The Trump administration has been working to rollback rules instated by the Obama administration that would limit how much methane gas could be vented to the atmosphere at oil- and gas-drilling and processing operations. In a press release today, the Environmental Protection Agency (EPA) announced that it is proposing to relax Obama-era rules, saving the industry $484 million in avoided energy costs.
But the EPA is expected to justify its rules with analysis. That analysis (PDF) suggests that this regulatory rollback will also come with costs in the form of 308,000 short tons of methane emitted between 2019 and 2025. For context, the Aliso Canyon gas leak three years ago represented the largest accidental release of methane in US history, and over the four months that workers struggled to plug that well, 107,000 short tons of methane are estimated to have been released.
That is a serious amount of methane with serious climate consequences in the short-run. Methane is many times more potent than CO2 as a greenhouse gas, though it decomposes in the atmosphere more quickly. Carbon dioxide sticks around in the atmosphere for a longer time, but each individual molecule of CO2 has less of a warming effect than a molecule of methane.

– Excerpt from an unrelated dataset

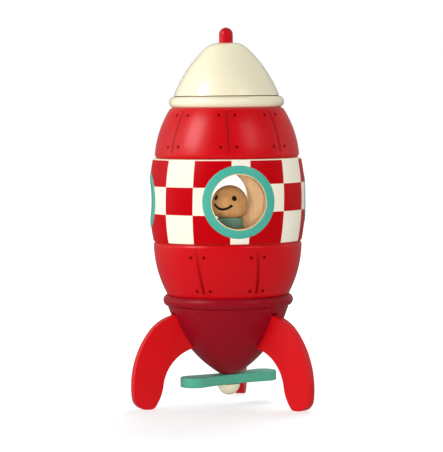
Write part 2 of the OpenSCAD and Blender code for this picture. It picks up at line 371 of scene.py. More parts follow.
class Nodes:
    """A node tree with short helpers for the nodes used here."""

    def __init__(self, tree):
        self.tree = tree

    def add(self, kind, **settings):
        node = self.tree.nodes.new(kind)
        for key, value in settings.items():
            setattr(node, key, value)
        return node

    def link(self, source, target):
        self.tree.links.new(source, target)

    def feed(self, socket, value):
        if isinstance(value, bpy.types.NodeSocket):
            self.link(value, socket)
        else:
            socket.default_value = value

    def math(self, operation, a, b=0.0):
        node = self.add("ShaderNodeMath", operation=operation)
        self.feed(node.inputs[0], a)
        self.feed(node.inputs[1], b)
        return node.outputs[0]

    def weighed(self, *parts):
        """The sum of (value, weight) pairs, each value times its weight."""
        total, *rest = [self.math("MULTIPLY", value, weight) for value, weight in parts]
        for term in rest:
            total = self.math("ADD", total, term)
        return total

    def mix(self, factor, a, b, blend="MIX"):
        node = self.add("ShaderNodeMix", data_type="RGBA", blend_type=blend)
        self.feed(node.inputs[0], factor)
        self.feed(node.inputs[6], a)
        self.feed(node.inputs[7], b)
        return node.outputs[2]

    def ramp(self, value, low, high, out_low=0.0, out_high=1.0):
        """A smooth rise from out_low to out_high as value goes from low to high."""
        node = self.add("ShaderNodeMapRange", interpolation_type="SMOOTHSTEP")
        self.feed(node.inputs["Value"], value)
        for key, number in (("From Min", low), ("From Max", high),
                            ("To Min", out_low), ("To Max", out_high)):
            self.feed(node.inputs[key], number)
        return node.outputs["Result"]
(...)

The EPA’s own analysis also says than an additional 100,000 short tons of volatile organic compounds and 3,800 short tons of hazardous air pollutants would also be emitted, compared to keeping the existing rules in place.
Under the Obama-era rules, oil- and gas-drilling companies and processors face requirements to monitor their methane emissions quarterly, searching for leaks that could be quietly releasing pollutants into the air. Under the newly proposed rule, the EPA only wants oil and gas companies to search for leaks semi-annually or annually. A recent study suggested that methane leaks from oil and gas infrastructure are dramatically underestimated, nearly (but not quite) to the point where burning natural gas is as harmful to the environment from a climate perspective as burning coal.
The EPA’s current proposed action would (PDF) not only reduce the frequency with which the oil and gas industry would have to monitor for methane leaks, it would also relax requirements for companies to have a professional engineer certify that methane emissions regulations had been met. In addition, the EPA’s fact sheet suggests that the agency is considering extending the time a company has to complete an initial emissions survey after a well is placed. Currently, the rules require that a well operator has 60 days to monitor for emissions. No precise extended time period has been suggested. The EPA also suggested giving the oil and gas industry extra time to repair any gas leaks that are found.
The Trump administration has faced several legal challenges on the matter of these methane rules. The EPA under former Administrator Scott Pruitt tried to simply not enforce the Obama-era rules while it prepared the analysis for a more efficient regulatory rollback, but the agency was ordered to enforce those rules by the US Court of Appeals in 2017.
The EPA will hold a public hearing on the proposed rules in Denver, Colorado, at a date that’s still to be determined.